Cl: No technique is currently available, so precursors should be quantified and models used.
NO3: WG4 Techniques for measuring indoor radicals and radical precursors
HONO: WG4 work described in Part 2.3, p13 in Techniques for measuring indoor radicals and radical precursors
HCl, HOCl, ClNO2 : WG4 work described in Part 2.4 and table 5 p 596, in Techniques for measuring indoor radicals and radical precursors
VOCs: refer to Mapping organic constituents and WG4 Full article: An overview of methodologies for the determination of volatile organic compounds in indoor air
Surface characterisation : WG4 : A review of microbial and chemical assessment of indoor surfaces
Where should we measure these species?
Ideally in a range of building types, though some of these instruments are challenging to use indoors, with demanding power, space, ventilation and noise considerations. Ideally, all of the instruments would be co-located as the radicals have a very short lifetimes and there may be concentration gradients across indoors spaces (especially near windows). NO3 is only likely to be present in appreciable quantities where NO2 and O3 are both present at high concentrations and with low lighting conditions, given the propensity of NO3 to photolyse at visible wavelengths. Chlorinated compounds will be most prevalent during cleaning activities, or in swimming pools.

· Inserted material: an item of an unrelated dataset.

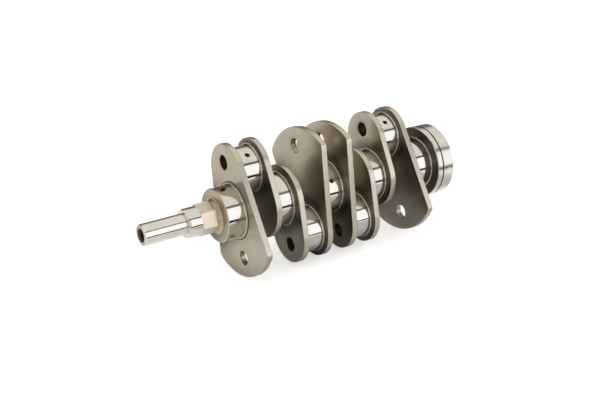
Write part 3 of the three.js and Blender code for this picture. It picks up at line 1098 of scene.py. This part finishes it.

The related building and ancillary parameters must be measured to understand the their influence on the measured concentrations of the chemical species (WG5 : List of parameters to be measured in ALL buildings, D11). Again, these ideally need to be measured adjacent to, and simultaneously with, the chemical species, as some oxidants are formed by photolysis processes and photolysis fluxes are useful to quantify the production of oxidants. It is also critical that concentrations are measured outside the building, so the relative importance of indoor and outdoor sources and environmental parameters on indoor concentrations can be determined.